---------- Given information ----------
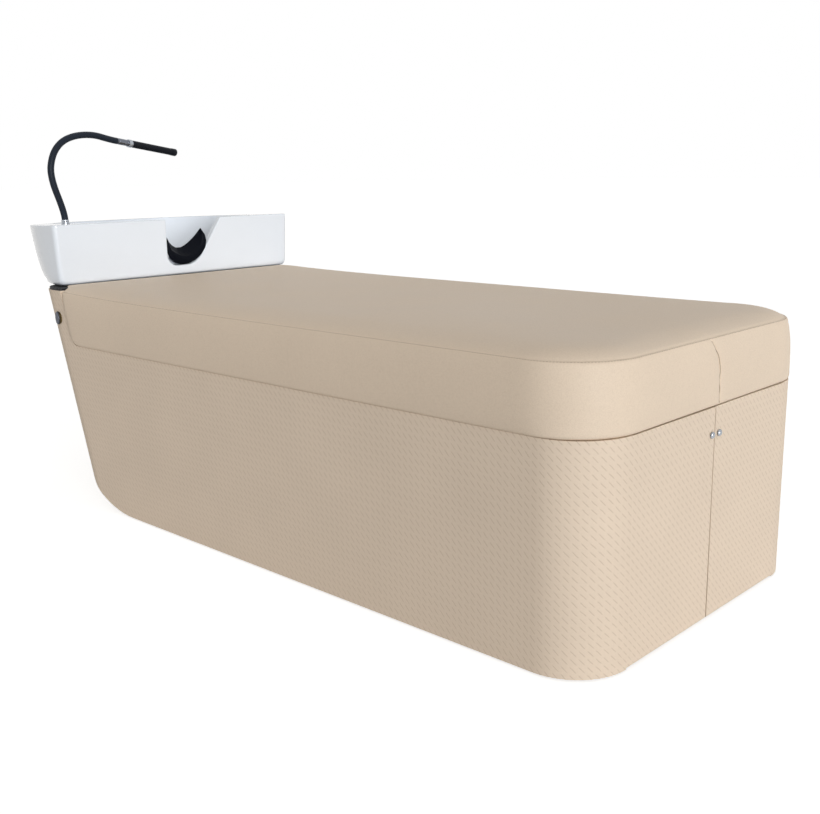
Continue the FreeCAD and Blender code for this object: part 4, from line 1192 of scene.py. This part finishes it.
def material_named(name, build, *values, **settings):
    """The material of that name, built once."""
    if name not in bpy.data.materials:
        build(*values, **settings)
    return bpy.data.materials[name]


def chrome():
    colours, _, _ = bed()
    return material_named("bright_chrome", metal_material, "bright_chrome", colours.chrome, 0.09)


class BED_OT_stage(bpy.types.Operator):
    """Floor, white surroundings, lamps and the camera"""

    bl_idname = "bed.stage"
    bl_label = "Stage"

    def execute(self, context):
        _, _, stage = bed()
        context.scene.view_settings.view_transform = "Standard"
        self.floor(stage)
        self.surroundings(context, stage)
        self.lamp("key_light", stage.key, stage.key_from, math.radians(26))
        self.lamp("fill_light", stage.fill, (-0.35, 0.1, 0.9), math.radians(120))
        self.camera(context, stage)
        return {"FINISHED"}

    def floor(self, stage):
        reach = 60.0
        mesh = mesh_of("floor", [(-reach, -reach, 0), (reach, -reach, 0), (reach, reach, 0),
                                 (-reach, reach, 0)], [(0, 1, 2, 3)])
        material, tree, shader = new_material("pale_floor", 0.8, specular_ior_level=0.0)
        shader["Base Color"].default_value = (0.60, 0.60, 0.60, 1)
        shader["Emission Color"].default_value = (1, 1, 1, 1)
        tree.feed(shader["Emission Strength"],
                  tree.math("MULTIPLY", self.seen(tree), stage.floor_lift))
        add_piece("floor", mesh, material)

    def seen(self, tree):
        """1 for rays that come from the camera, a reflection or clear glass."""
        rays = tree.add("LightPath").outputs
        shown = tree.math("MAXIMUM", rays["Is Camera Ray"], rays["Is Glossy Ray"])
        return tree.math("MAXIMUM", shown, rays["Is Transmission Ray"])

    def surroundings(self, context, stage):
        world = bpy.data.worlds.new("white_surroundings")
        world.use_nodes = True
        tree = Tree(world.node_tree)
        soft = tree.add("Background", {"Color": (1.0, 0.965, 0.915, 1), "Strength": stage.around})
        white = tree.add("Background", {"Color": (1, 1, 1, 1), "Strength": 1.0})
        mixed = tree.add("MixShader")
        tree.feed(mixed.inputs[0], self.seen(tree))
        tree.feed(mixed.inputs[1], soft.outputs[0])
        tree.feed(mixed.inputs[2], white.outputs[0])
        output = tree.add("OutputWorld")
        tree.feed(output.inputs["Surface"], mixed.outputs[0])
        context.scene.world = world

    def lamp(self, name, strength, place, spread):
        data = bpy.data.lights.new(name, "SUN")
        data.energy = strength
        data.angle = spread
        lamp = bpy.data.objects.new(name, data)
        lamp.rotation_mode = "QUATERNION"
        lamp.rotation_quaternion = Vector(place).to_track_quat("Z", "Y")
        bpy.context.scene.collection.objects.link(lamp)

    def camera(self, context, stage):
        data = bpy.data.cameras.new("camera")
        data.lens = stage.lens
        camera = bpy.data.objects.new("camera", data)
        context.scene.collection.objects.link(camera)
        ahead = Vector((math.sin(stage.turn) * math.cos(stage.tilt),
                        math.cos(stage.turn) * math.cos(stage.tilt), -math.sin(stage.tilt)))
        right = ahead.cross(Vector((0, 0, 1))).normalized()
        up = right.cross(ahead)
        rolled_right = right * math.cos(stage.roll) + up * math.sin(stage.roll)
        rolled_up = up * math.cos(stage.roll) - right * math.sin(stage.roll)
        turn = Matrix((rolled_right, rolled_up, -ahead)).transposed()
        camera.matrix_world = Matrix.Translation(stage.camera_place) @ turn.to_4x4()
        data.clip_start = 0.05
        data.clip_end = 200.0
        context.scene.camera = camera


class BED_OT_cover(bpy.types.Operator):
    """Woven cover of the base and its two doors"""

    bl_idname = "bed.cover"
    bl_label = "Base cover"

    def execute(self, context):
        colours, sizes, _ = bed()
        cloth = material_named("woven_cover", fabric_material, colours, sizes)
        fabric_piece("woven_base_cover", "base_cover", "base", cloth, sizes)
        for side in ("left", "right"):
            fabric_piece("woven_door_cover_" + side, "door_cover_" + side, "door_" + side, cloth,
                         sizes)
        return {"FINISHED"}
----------
Stated problem:
From the opening line of the data above through the line that contains "return bpy.data.materials[name]", please print each line as it stands and only those lines.

Exercise answer:
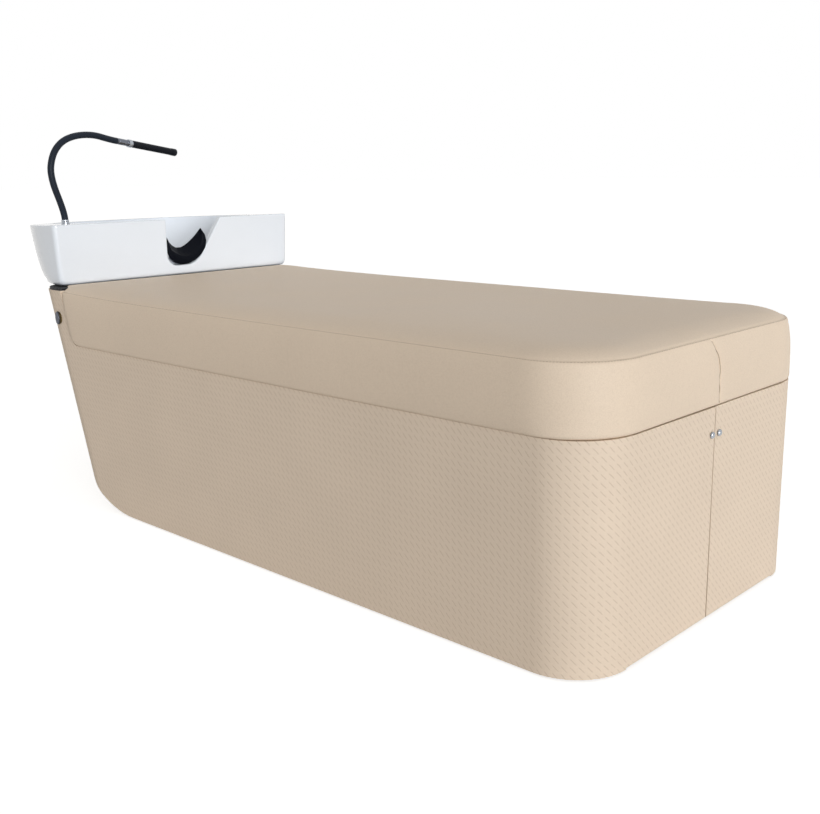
Continue the FreeCAD and Blender code for this object: part 4, from line 1192 of scene.py. This part finishes it.
def material_named(name, build, *values, **settings):
    """The material of that name, built once."""
    if name not in bpy.data.materials:
        build(*values, **settings)
    return bpy.data.materials[name]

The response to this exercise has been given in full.